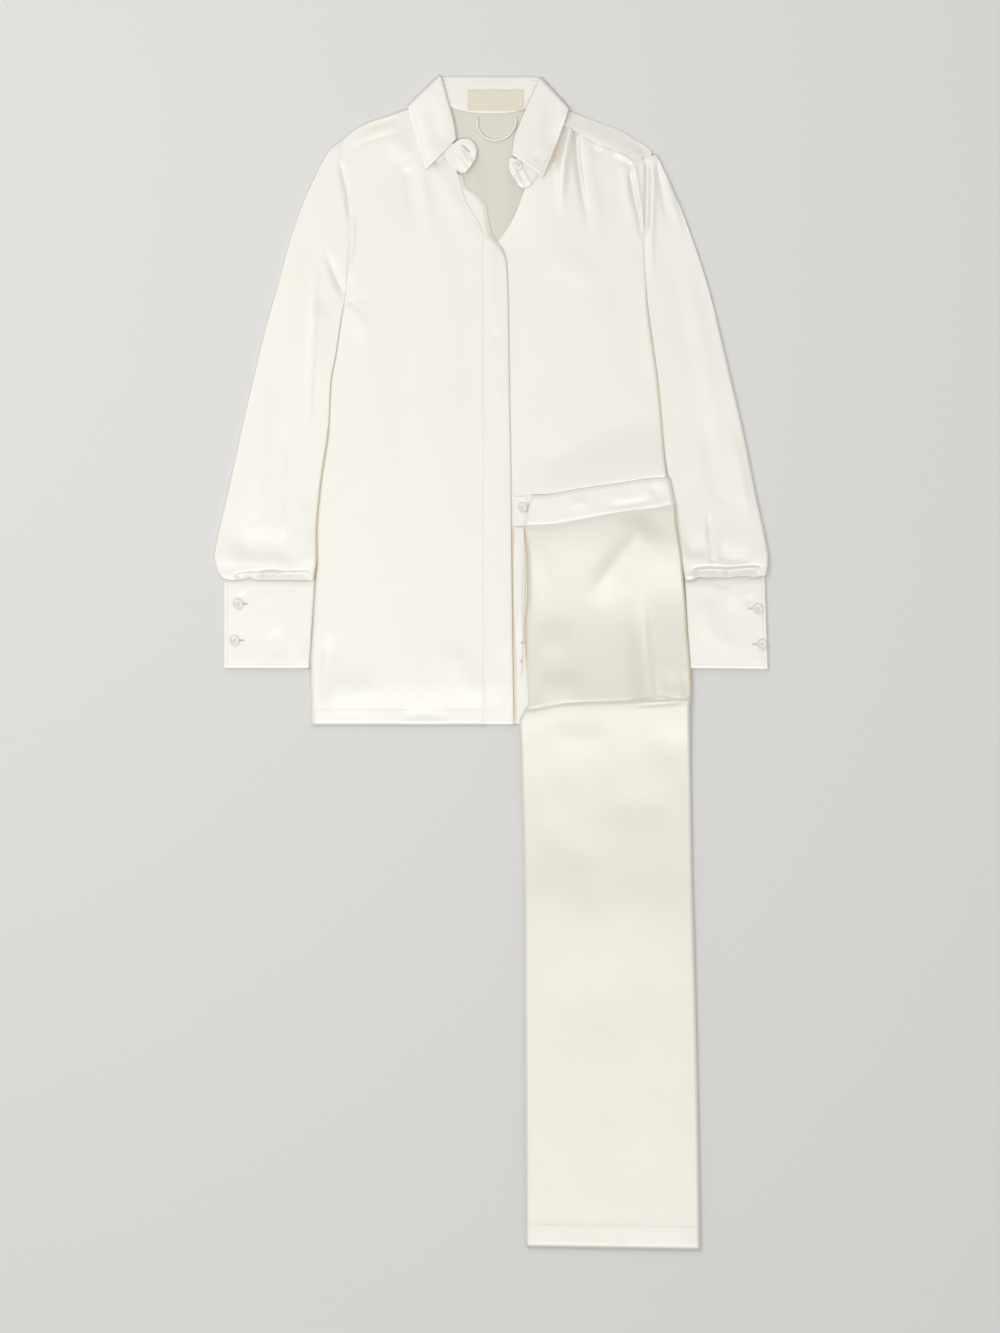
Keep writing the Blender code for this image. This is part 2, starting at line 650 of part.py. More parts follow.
def stand():
    roll = np.stack([collar_line("roll_x"), collar_line("roll_y")])
    free = np.stack([collar_line("free_x"), collar_line("free_y")])
    level, _, front = collar_levels()
    inset = mix(LEAF_ROLL("back_in", 0.0), LEAF_ROLL("front_in", 0.0), front) + STRIP_GAP
    top = roll + (free - roll) / np.hypot(*(free - roll)) * inset
    out = np.stack(shoulder_bulge(STAND_FRONT_LEVEL, STAND_BACK_LEVEL))
    top, seam = top + out, np.stack([collar_line("seam_x"), collar_line("seam_y")]) + out
    tabs = np.arange(-4, 0)
    left_top = np.stack([LEFT_TAB("top_x", tabs), LEFT_TAB("top_y", tabs)])
    left_seam = np.stack([LEFT_TAB("seam_x", tabs), LEFT_TAB("seam_y", tabs)])
    right_top = np.stack([RIGHT_TAB("top_x", tabs), RIGHT_TAB("top_y", tabs)])[:, ::-1]
    right_seam = np.stack([RIGHT_TAB("seam_x", tabs), RIGHT_TAB("seam_y", tabs)])[:, ::-1]
    top = np.concatenate([left_top, top, right_top], axis=1)
    seam = np.concatenate([left_seam, seam, right_seam], axis=1)
    level = np.concatenate([np.full(4, STAND_FRONT_LEVEL), level, np.full(4, STAND_FRONT_LEVEL)])

    def place(up, station):
        x, y = mix(seam[:, station], top[:, station], up)
        return x, y, level[station]

    cloth("collar_stand", np.linspace(0, 1, 4), np.arange(len(level)), place)


def leaf():
    roll = np.stack([collar_line("roll_x"), collar_line("roll_y")])
    free = np.stack([collar_line("free_x"), collar_line("free_y")])
    stand_level, leaf_level, front = collar_levels()
    edge_level = mix(ON_TABLE, LEAF_EDGE_LEVEL, front)
    width = np.hypot(*(free - roll))
    rings = []
    for step in range(7):
        point = min(step, 3)
        over = LEAF_ROLL("over", float(point))
        share = LEAF_SHARES[step]
        rolled = mix(LEAF_ROLL("back_in", float(point)), LEAF_ROLL("front_in", float(point)), front)
        inset = mix(rolled, width, share)
        level = mix(mix(stand_level, leaf_level, over), edge_level, share**6)
        high = mix(mix(STAND_FRONT_LEVEL, LEAF_TOP_LEVEL, over), LEAF_EDGE_LEVEL, share**6)
        low = mix(STAND_BACK_LEVEL, ON_TABLE, over)
        out_x, out_y = shoulder_bulge(high, low)
        x, y = roll + (free - roll) * inset / width
        rings.append((x + out_x, y + out_y, level))
    rings = np.array(rings)

    def place(step, station):
        return tuple(rings[step, :, station].T)

    cloth("collar_leaf", range(7), range(len(front)), place)


def label():
    (x0, x1), (y0, y1) = LABEL["x"], LABEL["y"]
    level = STAND_BACK_LEVEL + CLOTH / 2 + SEAM + LABEL["wall"] / 2

    def place(u, v):
        return mix(x0, x1, u), mix(y0, y1, v), level

    cloth("neck_label", (0, 1), (0, 1), place, wall=LABEL["wall"], slot="label")


def hanger_loop():
    curve = bpy.data.curves.new("hanger_loop", "CURVE")
    curve.dimensions = "3D"
    spline = curve.splines.new("POLY")
    at = np.linspace(0, 8, 25)
    x, y = LOOP("x", at), LOOP("y", at)
    z = neck_level(x, y) + CLOTH / 2 + SEAM + LOOP_RADIUS
    spline.points.add(len(at) - 1)
    for point, place in zip(spline.points, np.stack([x, y, z], axis=1) * MM):
        point.co = (*place, 1)
    curve.bevel_depth = LOOP_RADIUS * MM
    curve.bevel_resolution = 1
    curve.use_fill_caps = True
    curve.materials.append(material("satin"))
    collection().objects.link(bpy.data.objects.new("hanger_loop", curve))


# ---------------------------------------------------------------- sleeves and cuffs


def tube_section(length, height, step):
    """Points round a flattened tube's middle wall: along its width, and above its middle."""
    flat, turn = 7, 3
    reach = height / 2 - CLOTH / 2
    top = np.clip(step / flat, 0, 1)
    near_turn = np.clip((step - flat) / turn, 0, 1) * math.pi
    bottom = np.clip((step - flat - turn) / flat, 0, 1)
    far_turn = np.clip((step - 2 * flat - turn) / turn, 0, 1) * math.pi
    along = mix(reach, length - reach, top - bottom) + reach * (np.sin(near_turn) - np.sin(far_turn))
    return along, reach * np.cos(near_turn + far_turn)


TUBE_STEPS = 2 * (7 + 3) + 1


def sleeve(side, table):
    rows = np.concatenate([np.arange(0, 9), np.linspace(9, 14, 9)])

    def place(step, row):
        outer = np.stack([table("outer_x", row), table("outer_y", row)])
        inner_y = table("inner_y", row)
        clear = table("clear", row) * (-1 if side == "left" else 1)
        inner = np.stack([side_x(side, inner_y) + clear, inner_y])
        length = np.hypot(*(inner - outer))
        height = table("height", row)
        along, above = tube_section(length, height, step)
        share = along / length
        x, y = outer + (inner - outer) * share
        x = x + table("bow", row) * 4 * share * (1 - share)
        ripple = np.cos(2 * math.pi * GATHERS * share) * 4 * share * (1 - share)
        on_top = above > 0
        lift = GATHER_DEPTH * table("gathers", row) * ripple + folds(SLEEVE_FOLDS[side], x, y)
        return x, y, height / 2 + above + np.where(on_top, lift, 0)

    cloth("sleeve_" + side, range(TUBE_STEPS), rows, place)


def cuff(side, table):
    """One band: from under the overlap, round the back, and over the top to the outer edge."""
    turn = 4
    levels = {"bottom": CUFF_WALL / 2, "lap": 1.5 * CUFF_WALL + SEAM, "top": 2.5 * CUFF_WALL + 2 * SEAM}
    lap_radius = (levels["lap"] - levels["bottom"]) / 2
    side_radius = (levels["top"] - levels["bottom"]) / 2
    path = [(CUFF_OVERLAP, levels["lap"])]
    for angle in np.linspace(0, math.pi, turn + 1):
        reach = CUFF_WALL / 2 + lap_radius * (1 - math.sin(angle))
        path.append((reach, mix(levels["bottom"], levels["lap"], (1 + math.cos(angle)) / 2)))
    inner_turn = []
    for angle in np.linspace(0, math.pi, turn + 1):
        reach = CUFF_WALL / 2 + side_radius * (1 - math.sin(angle))
        inner_turn.append((reach, mix(levels["bottom"], levels["top"], (1 - math.cos(angle)) / 2)))

    def place(step, end):
        step = step.astype(int)
        outer = np.stack([table("outer_x", end), table("outer_y", end)])
        inner = np.stack([table("inner_x", end), table("inner_y", end)])
        length = np.hypot(*(inner - outer))
        insets = [inset for inset, _ in path] + [-inset for inset, _ in inner_turn] + [0.4]
        heights = [z for _, z in path] + [z for _, z in inner_turn] + [levels["top"]]
        inset = np.array(insets)[step]
        from_inner = (step >= len(path)) & (step < len(insets) - 1)
        along = np.where(from_inner, length + inset, inset)
        x, y = outer + (inner - outer) * along / length
        return x, y, np.array(heights)[step]

    steps = len(path) + len(inner_turn) + 1
    cloth("cuff_" + side, range(steps), (0, 1 / 3, 2 / 3, 1), place, wall=CUFF_WALL)
    return levels["top"] + CUFF_WALL / 2


def button(name, x, y, base, radius):
    """A turned button with a raised rim and a dished middle."""
    half = BUTTON_THICKNESS / 2
    profile = (
        (0.0, half * 0.5),
        (0.55 * radius, half * 0.5),
        (0.72 * radius, half),
        (0.9 * radius, half),
        (radius, half * 0.3),
        (0.92 * radius, -half),
        (0.0, -half),
    )
    bm = bmesh.new()
    verts = [bm.verts.new(Vector((across, 0, up)) * MM) for across, up in profile]
    for first, second in zip(verts, verts[1:]):
        bm.edges.new((first, second))
    mesh = bpy.data.meshes.new(name)
    bm.to_mesh(mesh)
    bm.free()
    piece = new_object(name, mesh, "button")
    piece.location = Vector((x, y, base + SEAM + half)) * MM
    screw = piece.modifiers.new("Turned", "SCREW")
    screw.steps = screw.render_steps = 14
    screw.use_merge_vertices = True
    screw.merge_threshold = 0.00001
    screw.use_normal_calculate = True
    return piece


# ---------------------------------------------------------------- trousers


def leg_height(x, y):
    """Top of the visible leg: its level from the tuck, and the largest folds away from the tuck."""
    above = y - TUCK("y", x)
    return LEG_TOP("z", above) + folds(TROUSER_FOLDS, x, y) * smooth_step((above - 6) / 20)


def leg_y(row, u, head, foot):
    """The place of a row of the trousers, between the waist seam, the tuck and the hem."""
    tuck = TUCK("y", mix(40.4, 238.0, u))
    return np.where(row <= 1, mix(head, tuck, row), mix(tuck, foot, row - 1))


def trouser_leg():
    def place(u, row):
        foot = mix(LEG_HEM["left"], LEG_HEM["right"], u)
        y = leg_y(row, u, WAIST("seam", mix(40.4, 219.0, u)) - 0.35, foot)
        left, right = TROUSER_SIDES("left", y), TROUSER_SIDES("right", y)
        x = mix(left, right, u)
        level = leg_height(x, y) - CLOTH / 2
        return x, y, level - rolled_edge(np.minimum(x - left, right - x), 2.2, 5.0)

    cloth("trousers_leg", crowded(LEG_COLUMNS), LEG_ROWS, place)


def hidden_layers():
    """All that the visible leg covers, as one solid with its layers showing at the edges."""
    down = LAYER_EDGE.keys
    inset = LAYER_EDGE.values["inset"]
    tops = crowded(LEG_COLUMNS)[1:-1]
    ring_u = np.concatenate([tops, np.ones(len(down)), (0.7, 0.3), np.zeros(len(down)), tops[:1]])
    ring_up = np.concatenate([np.ones(len(tops)), 1 - down, (0, 0), 1 - down[::-1], (1,)])
    ring_in = np.concatenate([np.zeros(len(tops)), inset, (0, 0), inset[::-1], (0,)])

    def place(step, row):
        u, up, inset = ring_u[step], ring_up[step], ring_in[step]
        head = WAIST("seam", mix(40.4, 219.0, u))
        band = WAIST("top", mix(49.0, 214.0, u)) - 1.6
        foot = mix(LEG_HEM["left"], LEG_HEM["right"], u) + 1.0
        y = np.where(row < 0, mix(head, band, -row), leg_y(np.maximum(row, 0), u, head, foot))
        fly_room = 4.4 * smooth_step((y + 40) / 30)
        left, right = TROUSER_SIDES("left", y) + 1.6 + fly_room, TROUSER_SIDES("right", y) - 1.6
        x = mix(left + inset, right - inset, u)
        rest = TROUSER_REST("z", y)
        cover = np.min([leg_height(x, y + shift) for shift in (-6, -3, 0, 3, 6)], axis=0)
        top = np.minimum(cover - CLOTH - 0.5, rest + HIDDEN_LAYERS) - np.where(row < 0, 1.2, 0)
        top = top - 2.4 * smooth_step(1 - np.minimum(x - left, right - x) / 7)
        return x, y, mix(rest, top, up)

    solid_from_rings("trousers_hidden_layers", range(len(ring_u)), (-1, -0.5) + LEG_ROWS, place)


def waistband():
    level = leg_height(np.array([100.0]), np.array([190.0]))[0] - CLOTH + FIRM_CLOTH / 2

    def place(u, v):
        x = mix(mix(WAISTBAND_END["bottom_x"], WAISTBAND_END["top_x"], v), mix(219.0, 214.0, v), u)
        y = mix(WAIST("seam", x) + 0.35, WAIST("top", x), v)
        turned = rolled_edge(mix(219.0, 214.0, v) - x, 2.0, 5.0)
        return x, y, level - turned - rolled_edge(WAIST("top", x) - y, 0.8, 4.0)

    cloth("trousers_waistband", crowded(12), (0, 0.35, 0.7, 0.9, 1), place, wall=FIRM_CLOTH)


def waist_underlap():
    """The end of the waistband's other half, which carries the button."""
    level = TROUSER_REST("z", 190.0) + FIRM_CLOTH / 2

    def place(u, v):
        x = mix(28.8, 43.6, u)
        return x, mix(WAIST("seam", x) + 0.6, WAIST("top", x) - 0.6, v), level

    cloth("trousers_waist_underlap", (0, 0.5, 1), (0, 0.5, 1), place, wall=FIRM_CLOTH)
    return level + FIRM_CLOTH / 2


def fly_strip():
    level = TROUSER_REST("z", 100.0) + CLOTH / 2

    def place(u, y):
        return mix(FLY_STRIP("left", y), FLY_STRIP("right", y), u), y, level

    cloth("trousers_fly_underlap", (0, 0.5, 1), np.linspace(162.6, -14, 9), place)


def clear_scene():
    for thing in list(bpy.data.objects):
        bpy.data.objects.remove(thing, do_unlink=True)


def build():
    clear_scene()
    back()
    yoke()
    front_left()
    front_right()
    placket()
    stand()
    leaf()
    label()
    hanger_loop()
    sleeve("left", LEFT_SLEEVE)
    sleeve("right", RIGHT_SLEEVE)
    cuff_top = cuff("left", LEFT_CUFF)
    cuff("right", RIGHT_CUFF)
    for name, (x, y) in CUFF_BUTTONS.items():
        button(name, x, y, cuff_top, BUTTON_RADIUS)
    button("collar_button", 33.0, 596.6, STAND_FRONT_LEVEL + CLOTH / 2, COLLAR_BUTTON_RADIUS)
    trouser_leg()
    hidden_layers()
    waistband()
    underlap_top = waist_underlap()
    fly_strip()
    button("waist_button", *WAIST_BUTTON, underlap_top, BUTTON_RADIUS - 0.6)


build()
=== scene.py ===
"""Looks of the pyjama set: satin panels with their folds, seams, stitching, buttons, label and loop."""

import math

import bmesh
import bpy
import numpy as np
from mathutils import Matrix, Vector


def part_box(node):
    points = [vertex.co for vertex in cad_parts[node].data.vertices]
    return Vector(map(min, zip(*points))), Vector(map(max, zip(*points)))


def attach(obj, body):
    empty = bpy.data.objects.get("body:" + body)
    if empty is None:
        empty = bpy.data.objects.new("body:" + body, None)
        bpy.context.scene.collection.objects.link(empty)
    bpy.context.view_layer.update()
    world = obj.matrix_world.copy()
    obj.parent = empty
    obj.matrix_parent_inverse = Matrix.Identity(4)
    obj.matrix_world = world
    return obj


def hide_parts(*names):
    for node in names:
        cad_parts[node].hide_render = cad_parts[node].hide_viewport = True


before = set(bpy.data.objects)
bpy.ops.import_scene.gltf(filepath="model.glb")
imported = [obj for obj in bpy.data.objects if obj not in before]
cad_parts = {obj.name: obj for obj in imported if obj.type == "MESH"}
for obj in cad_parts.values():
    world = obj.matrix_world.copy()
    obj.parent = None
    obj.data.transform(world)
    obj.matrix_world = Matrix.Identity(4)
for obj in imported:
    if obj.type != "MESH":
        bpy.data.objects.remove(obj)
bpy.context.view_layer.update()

MM = 0.001

# Walls in mm: the solids' own, satin, cloth with interfacing, the label and the loop.
SOLID_WALL = 1.2
HALF_WALL = SOLID_WALL / 2
SATIN = 0.36
FIRM = 1.2
LEAF_WALL = FIRM - 0.1
STAND_WALL = FIRM - 0.2
CUFF_CLOTH = FIRM - 0.2
LABEL_WALL = 0.5
LOOP_WALL = 0.4

# The gap where two layers meet.
SEAM = 0.16

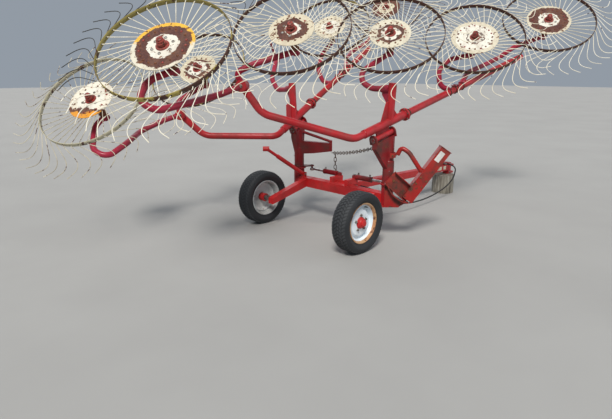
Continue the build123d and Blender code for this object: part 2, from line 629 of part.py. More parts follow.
def beam(wing):
    """Rear bent tube, the larger front sleeve up to its clamp, the post and the hinge tube below."""
    data = BEAMS[wing]
    clamp = beam_point(wing, data["clamp_x"])
    run = beam_direction(wing)
    back_end = vector(data["elbow"]) + run * SLEEVE_TUBE_OVERLAP
    rear = bent_bar(data["rear"] + [back_end], BEAM_RADIUS)
    front = bar(back_end - run * CLAMP_THICKNESS, clamp, SLEEVE_TUBE_RADIUS)
    ring = bar(clamp - run * CLAMP_THICKNESS, clamp, CLAMP_RADIUS)
    post = bar(*post_run(wing), POST_RADIUS)
    ear_first, ear_last = ear_places(wing)
    tube_start = ear_first + run * (EAR_THICKNESS / 2)
    tube_end = ear_last - run * (EAR_THICKNESS / 2)
    tube = bar(tube_start, tube_end, HINGE_TUBE_RADIUS)
    tube_bore = bar(tube_start - run * LOOSE_FIT, tube_end + run * LOOSE_FIT, HINGE_PIN_RADIUS + SEAT_GAP)
    web_plane = Plane(origin=(tube_start + tube_end) * 0.5, x_dir=run, z_dir=run.cross(Vector(0, 0, 1)))
    web_length = 0.7 * (tube_end - tube_start).length
    web = extrude(web_plane * Pos(0, HINGE_DROP / 2) * Rectangle(web_length, HINGE_DROP - HINGE_PIN_RADIUS),
                  amount=GUSSET_THICKNESS / 2, both=True)
    foot, top = post_run(wing)
    up = (top - foot).normalized()
    rib_plane = Plane(origin=foot, x_dir=run, z_dir=run.cross(up))
    rib = extrude(rib_plane * make_face(Polyline(
        (-POST_RIB_REACH, 0.0), (POST_RIB_REACH, 0.0), (20.0, POST_RIB_HEIGHT), (-20.0, POST_RIB_HEIGHT),
        close=True)), amount=GUSSET_THICKNESS / 2, both=True)
    return rear + front + ring + post + rib + web + tube + boss(wing) - tube_bore


def extension(wing):
    data = BEAMS[wing]
    run = beam_direction(wing)
    start = beam_point(wing, data["clamp_x"]) + run * SEAT_GAP
    flange = bar(start, start + run * CLAMP_THICKNESS, CLAMP_RADIUS)
    tube = bar(start, data["tip"], BEAM_RADIUS)
    return tube + flange


def fork(side):
    """Sleeve on the column's pin, the tapered plate above it and the ears that hold the hinge pin."""
    y = SIDES[side] * COLUMN_Y
    low = COLUMN_BASE_TOP + SEAT_GAP
    run = beam_direction(side)
    ear_first, ear_last = ear_places(side)
    under_tube = (HINGE_TUBE_RADIUS + LOOSE_FIT) / math.cos(math.asin(run.Z))
    sleeve = bar((CROSS_BEAM_X, y, low), (CROSS_BEAM_X, y, SLEEVE_TOP), SLEEVE_RADIUS)
    neck_top = beam_point(side, CROSS_BEAM_X - NECK_RADIUS, HINGE_DROP + under_tube).Z
    neck = bar((CROSS_BEAM_X, y, SLEEVE_TOP - 1.0), (CROSS_BEAM_X, y, neck_top), NECK_RADIUS)
    bore = bar((CROSS_BEAM_X, y, low - 5.0), (CROSS_BEAM_X, y, COLUMN_PIN_TOP + LOOSE_FIT),
               COLUMN_PIN_RADIUS + SHAFT_FIT)
    level = Vector(run.X, run.Y, 0).normalized()
    across = Vector(0, 0, 1).cross(level)
    plate_plane = Plane(origin=(CROSS_BEAM_X, y, 0), x_dir=level, z_dir=level.cross(Vector(0, 0, 1)))
    middle = Vector(CROSS_BEAM_X, y, 0)
    first_x = (Vector(ear_first.X, ear_first.Y, 0) - middle).dot(level)
    last_x = (Vector(ear_last.X, ear_last.Y, 0) - middle).dot(level)
    plate_low = SLEEVE_TOP - 2 * FORK_PLATE_HALF
    profile = Polyline(
        (-FORK_PLATE_HALF, plate_low), (FORK_PLATE_HALF, plate_low),
        (last_x, ear_last.Z - under_tube - 14.0), (last_x, ear_last.Z - under_tube),
        (first_x, ear_first.Z - under_tube), (first_x, ear_first.Z - under_tube - FORK_PLATE_EDGE),
        close=True,
    )
    plate = extrude(plate_plane * make_face(profile), amount=FORK_PLATE_THICKNESS / 2, both=True)
    solid = sleeve + neck + plate + swing_lever(side)
    for place in (ear_first, ear_last):
        ear_plane = Plane(origin=place, x_dir=across, z_dir=run)
        shape = Circle(EAR_RADIUS) + Pos(0, -EAR_RADIUS / 2) * Rectangle(2 * EAR_RADIUS, EAR_RADIUS)
        solid = solid + extrude(ear_plane * shape, amount=EAR_THICKNESS / 2 - SEAT_GAP, both=True)
    pin = bar(ear_first - run * EAR_THICKNESS, ear_last + run * EAR_THICKNESS, HINGE_PIN_RADIUS)
    solid = solid + pin
    if side == "left":
        solid = solid + tie_arm()
    return solid - bore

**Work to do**
Reproduce the lines exactly, from the line that contains "CLOTH / 2, COLLAR_BUTTON_RADIUS)" through the line that contains "LOOP_WALL = 0.4", and nothing more.

**Response**
    button("collar_button", 33.0, 596.6, STAND_FRONT_LEVEL + CLOTH / 2, COLLAR_BUTTON_RADIUS)
    trouser_leg()
    hidden_layers()
    waistband()
    underlap_top = waist_underlap()
    fly_strip()
    button("waist_button", *WAIST_BUTTON, underlap_top, BUTTON_RADIUS - 0.6)


build()
=== scene.py ===
"""Looks of the pyjama set: satin panels with their folds, seams, stitching, buttons, label and loop."""

import math

import bmesh
import bpy
import numpy as np
from mathutils import Matrix, Vector


def part_box(node):
    points = [vertex.co for vertex in cad_parts[node].data.vertices]
    return Vector(map(min, zip(*points))), Vector(map(max, zip(*points)))


def attach(obj, body):
    empty = bpy.data.objects.get("body:" + body)
    if empty is None:
        empty = bpy.data.objects.new("body:" + body, None)
        bpy.context.scene.collection.objects.link(empty)
    bpy.context.view_layer.update()
    world = obj.matrix_world.copy()
    obj.parent = empty
    obj.matrix_parent_inverse = Matrix.Identity(4)
    obj.matrix_world = world
    return obj


def hide_parts(*names):
    for node in names:
        cad_parts[node].hide_render = cad_parts[node].hide_viewport = True


before = set(bpy.data.objects)
bpy.ops.import_scene.gltf(filepath="model.glb")
imported = [obj for obj in bpy.data.objects if obj not in before]
cad_parts = {obj.name: obj for obj in imported if obj.type == "MESH"}
for obj in cad_parts.values():
    world = obj.matrix_world.copy()
    obj.parent = None
    obj.data.transform(world)
    obj.matrix_world = Matrix.Identity(4)
for obj in imported:
    if obj.type != "MESH":
        bpy.data.objects.remove(obj)
bpy.context.view_layer.update()

MM = 0.001

# Walls in mm: the solids' own, satin, cloth with interfacing, the label and the loop.
SOLID_WALL = 1.2
HALF_WALL = SOLID_WALL / 2
SATIN = 0.36
FIRM = 1.2
LEAF_WALL = FIRM - 0.1
STAND_WALL = FIRM - 0.2
CUFF_CLOTH = FIRM - 0.2
LABEL_WALL = 0.5
LOOP_WALL = 0.4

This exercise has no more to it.